In general, I would argue that automation is good for security. Manual processes are error-prone, will get executed far less often and the ad-hoc nature usually means they're not or just poorly tested.

This is in some way a good point, but there are a few flaws.

First of all, certificates from traditional CAs might have way longer lifetimes than a year - so you might only get this reminder once every 5 years instead of every 11 months. 5 years of not reviewing your setup is a long time.

Additionally, not every CA sends out reminders with such information, and quite often you don't even buy your certificates directly from a CA, but through some reseller like a hoster, who's even less likely to include that.

Lastly, I would say that the Let's Encrypt client is in an unique situation where it can actually help keep your server configuration up-to-date when best practices change, if you chose to let it manage your TLS configuration. I'm not sure if this is something that's currently being done or planned, but it's certainly a possibility.

kelunik · November 14, 2015, 2:56pm

No, the maximum allowed time is 3 years currently.

pfg · November 14, 2015, 3:00pm

Oh, didn’t know that was changed, thanks! I remembered getting some 5 year ones about a year ago, that’s where I got the number from.

kelunik · November 14, 2015, 3:03pm

Except as provided for below, Certificates issued after 1 April 2015 MUST have a Validity Period no greater than 39 months.

eva2000 · November 14, 2015, 3:20pm

not agreeing or disagreeing, just linking to an article i read the other day The sorry state of certificate revocation | CSO Online

The current standard revocation processes (involving CRLs and the Online Certificate Status Protocol, or OCSP) have way too much latency built in. On top of that, most clients cache any previous revocation checks for the lifetime of the CRL, which means that, practically, when an organization revokes a cert, it can be up to a day or longer before the relevant software notices (assuming the software even looks, which it often doesn't).

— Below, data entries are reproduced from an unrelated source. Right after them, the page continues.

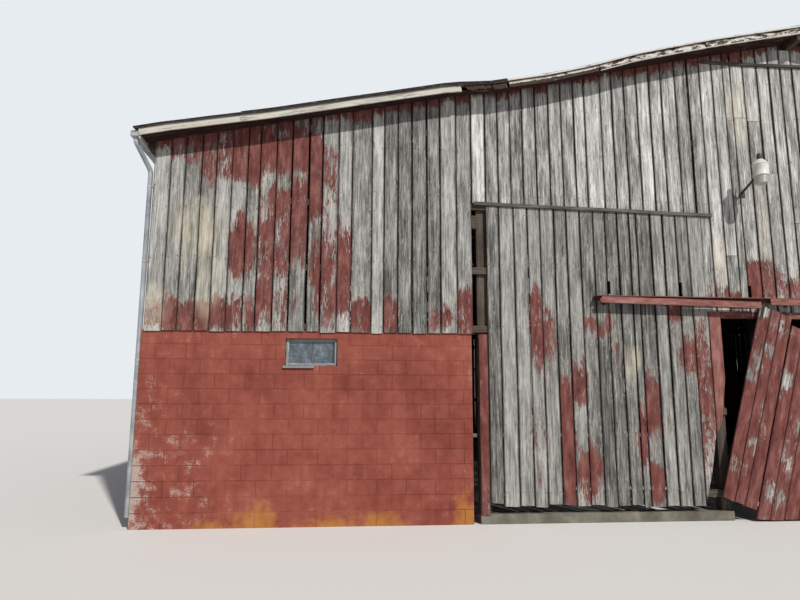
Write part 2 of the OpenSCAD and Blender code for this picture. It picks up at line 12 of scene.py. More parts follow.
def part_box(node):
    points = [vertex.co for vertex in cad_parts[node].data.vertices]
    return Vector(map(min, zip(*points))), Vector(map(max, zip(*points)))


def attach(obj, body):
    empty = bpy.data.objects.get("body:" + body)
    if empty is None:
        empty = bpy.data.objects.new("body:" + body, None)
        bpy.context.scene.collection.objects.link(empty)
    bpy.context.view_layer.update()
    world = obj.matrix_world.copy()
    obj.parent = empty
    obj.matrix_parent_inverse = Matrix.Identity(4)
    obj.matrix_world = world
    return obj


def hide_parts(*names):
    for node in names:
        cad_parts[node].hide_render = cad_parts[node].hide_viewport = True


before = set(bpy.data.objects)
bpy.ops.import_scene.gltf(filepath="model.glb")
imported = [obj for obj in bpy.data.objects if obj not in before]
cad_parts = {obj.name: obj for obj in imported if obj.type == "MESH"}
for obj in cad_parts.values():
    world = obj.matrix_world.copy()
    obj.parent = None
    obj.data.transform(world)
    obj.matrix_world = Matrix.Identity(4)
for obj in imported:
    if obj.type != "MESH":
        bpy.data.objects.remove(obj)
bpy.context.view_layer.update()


# Directions, and the two sides of the barn as signs of x
RIGHT, LEFT = (1, 0, 0), (-1, 0, 0)
REARWARD, FORWARD = (0, 1, 0), (0, -1, 0)
UP = (0, 0, 1)
SIDES = ((-1, "left"), (1, "right"))


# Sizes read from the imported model

def low(node):
    return np.array(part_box(node)[0], float)


def high(node):
    return np.array(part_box(node)[1], float)


FRONT = low("front_block_wall_left")[1]
BACK = high("rear_block_walls")[1]
MID_Y = (FRONT + BACK) / 2
BLOCK_X = -low("front_block_wall_left")[0]
BLOCK_END = -high("front_block_wall_left")[0]
BLOCK_TOP = high("front_block_wall_left")[2]
BLOCK_T = high("front_block_wall_left")[1] - FRONT
HALF_W = -low("front_boards_outer")[0]
OUTER_FOOT = low("front_boards_outer")[2]
BOARD_T = FRONT - low("front_boards_outer")[1]
TRIM_X = -low("trim_boards")[0]
JAMB_X = -low("door_header")[0]
DOOR_H = low("door_header")[2]
HEADER_TOP = high("door_header")[2]
RAIL_Z = high("front_boards_over_door")[2]
FOOTING_H = high("footings")[2]
SHEET_X = -low("roof_left")[0]
RIDGE_Z = high("roof_left")[2]
ROOF_FRONT = low("roof_left")[1]
ROOF_BACK = high("roof_left")[1]
RAKE_FRONT = low("rake_boards")[1]
RAKE_BACK = high("rake_boards")[1]
FASCIA_X = -low("rake_boards")[0]
GUTTER_X = -low("gutters")[0]
GUTTER_TOP = high("gutters")[2]
GUTTER_FOOT = low("gutters")[2]
PIPE_FOOT = low("downspouts")[2]
TRACK_X = high("door_track")[0]
TRACK_Y = high("door_leaf_left")[1]
HOOD_FOOT = low("track_hood")[2]
HOOD_FRONT = low("track_hood")[1]
WINDOW_Z = low("window_stiles")[2]
WINDOW_TOP = high("window_stiles")[2]
LAMP_X = (low("lamp_head")[0] + high("lamp_head")[0]) / 2
LAMP_Y = (low("lamp_head")[1] + high("lamp_head")[1]) / 2
LAMP_Z = low("lamp_head")[2]
LAMP_R = high("lamp_head")[0] - LAMP_X

# Sizes that no box gives, as in the model. END_POSTS is the depth of the walls less that between
# the middles of their end posts.
ROOF_PITCH = math.radians(11.9)
RISE = math.tan(ROOF_PITCH)
ROOFING_T = 0.03
RAKE_H = 0.1
TRIM_T = 0.02
TRIM_W = 0.13
JAMB_W = 0.19
BAY_X = 5.25
STRIP_T = 0.03
STRIP_H = 0.05
COURSE_H = 0.2032
BLOCK_L = 2 * COURSE_H
BAYS = 4
END_POSTS = 0.25
BAY_PITCH = (BACK - FRONT - END_POSTS) / BAYS
WINDOW_W = 0.72
FRONT_WINDOW_X = (HALF_W + BAY_X) / 2


def roof_top(x):
    return RIDGE_Z - abs(x) * RISE


def roof_under(x):
    return roof_top(x) - ROOFING_T / math.cos(ROOF_PITCH)


def between(x, a, b):
    """The value on the straight line through the points a and b, for a distance x from the middle."""
    return a[1] + (b[1] - a[1]) * (abs(x) - a[0]) / (b[0] - a[0])


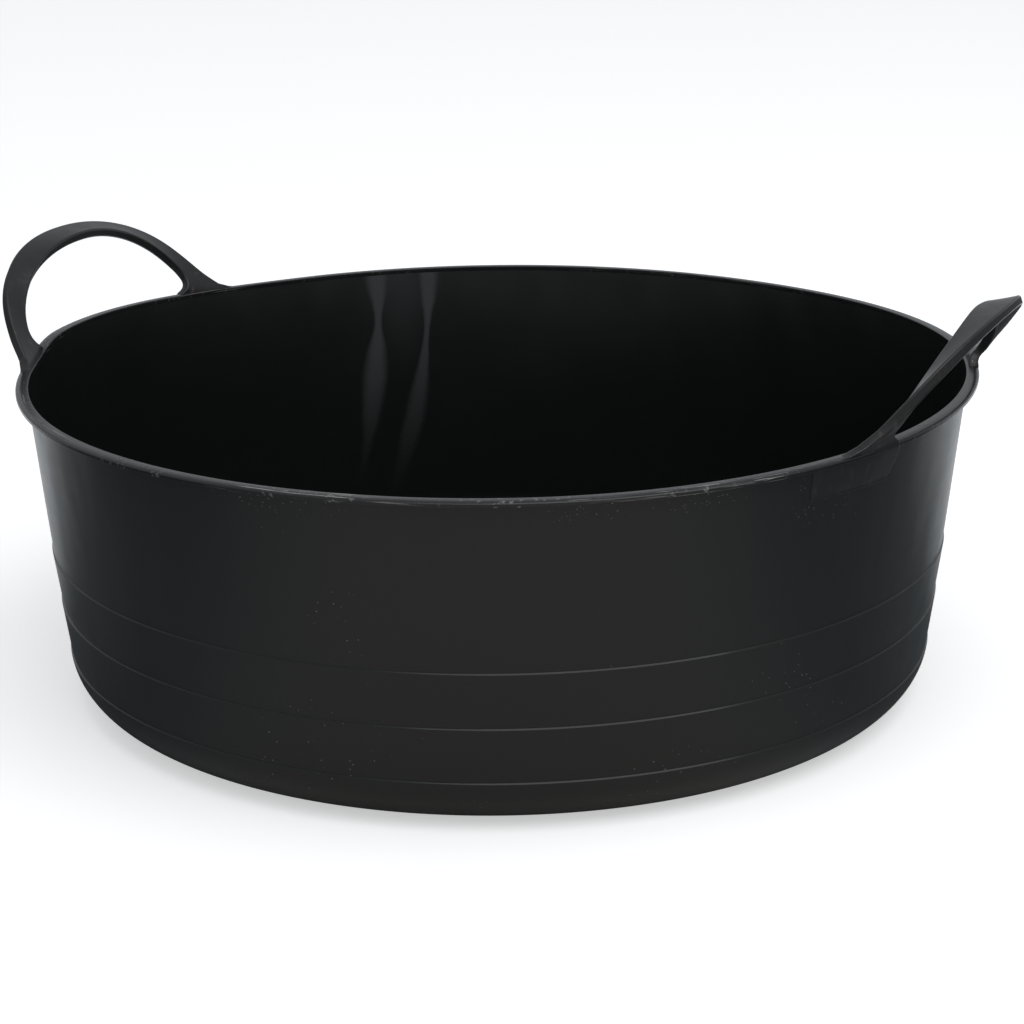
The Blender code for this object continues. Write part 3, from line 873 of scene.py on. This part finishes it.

PKI consumers want real-time revocation. They want a PKI admin to revoke a cert -- and to know immediately that the cert is bad and can't be relied upon. This doesn't happen much in the real world, at least not in a timely manner. Unfortunately, many private PKI admins don't know that. They think once they revoke a cert, that cert can't be used any longer. But who can blame them? They're doing what they've long been told works. It doesn't.

My1 · November 14, 2015, 3:31pm

well even with 90day certs they wont get realtime revocation checks

gdude2002 · November 14, 2015, 10:05pm

It was probably flagged as unconstructive - don't take it personally, it's important for staff to keep a thread this large clean and constructive.

gdude2002 · November 15, 2015, 1:32am

Many forums don't allow this as it would result in a loss of post data, which means that this topic would be missing the context from your posts.

Having run a Discourse forum before, I can tell you that it doesn't allow you to delete users once they have over 10 posts, too.

Anyway, this is getting off-topic. Do we think they're ever going to read this thread fully?

kenny · November 15, 2015, 9:59pm

Which would be against European data protection laws (the so-called "right to be forgotten").

Btw.: This is what's written in the privacy policy that's linked to on https://letsencrypt.org/. So go ahead.

https://www.linuxfoundation.org/privacy:

Should a user find inaccuracies in such user’s information, or desire to close an account or view the personally identifiable information Linux Foundation may have regarding the user, the user may contact Linux Foundation through the communication methods described below, or when technically feasible, directly on a Site. Linux Foundation will make commercially reasonable efforts to respond to requests for access within thirty (30) days of receiving requests. Linux Foundation may decline to process users’ access or update requests to their personally identifiable information if the requests require disproportionate technical effort, jeopardize the privacy of other users, or are impractical (for instance, requests concerning information residing on backup tapes).